Besoin de financements
Cet hiver, à l’approche des vacances de fin d’année, un nouveau groupe sera accueilli en France. Mais cette fois, les PEP devront trouver d’autres moyens de financer ces séjours estimés à 650 euros par enfant. “Localement, les autorités nous demandent également de développer des séjours axés sur les programmes scolaires. Il faut imaginer que la situation vécue par les écoliers français pendant les confinements scolaires, les jeunes Ukrainiens continuent de la vivre. Il y a un retard important à rattraper”, souligne Benjamin Abtan. Uliana, témoigne des difficultés d’enseigner. “Quand une école n’offre pas d’abri, les élèves ne sont pas obligés de venir en cours. Nous avons des endroits où nous protéger en cas d’alerte. Impossible de faire cours quand nous sommes repliés dans les salles sécurisées. Il y a trop de bruit. Nous avons aussi le problème des coupures de courant intermittentes ainsi que de l’instabilité du réseau internet. Les élèves qui suivent la classe à distance ne peuvent pas toujours se connecter”.

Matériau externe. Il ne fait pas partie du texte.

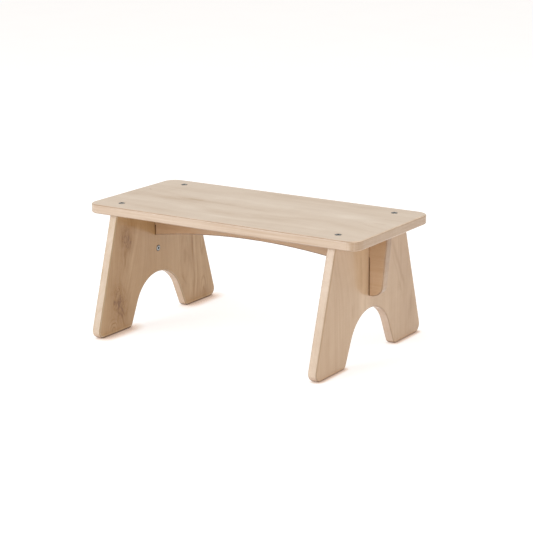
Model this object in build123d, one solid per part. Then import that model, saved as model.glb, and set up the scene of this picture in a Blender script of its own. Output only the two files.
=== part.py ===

Pour pérenniser l’opération et développer le partenariat, la fédération générale des PEP et EuropePrykhystok lancent une campagne de financement de solidarité. Ils proposent aux particuliers, aux collectivités, aux sociétés de faire des dons en faveur de ce programme. “Quelques semaines loin du conflit avec des temps de vacances ou de scolarité représententun enjeu éducatif d’avenir pour cette jeunesse ukrainienne. Cette initiative œuvre aussi à la construction de l’Europe de demain, une Europe de paix”.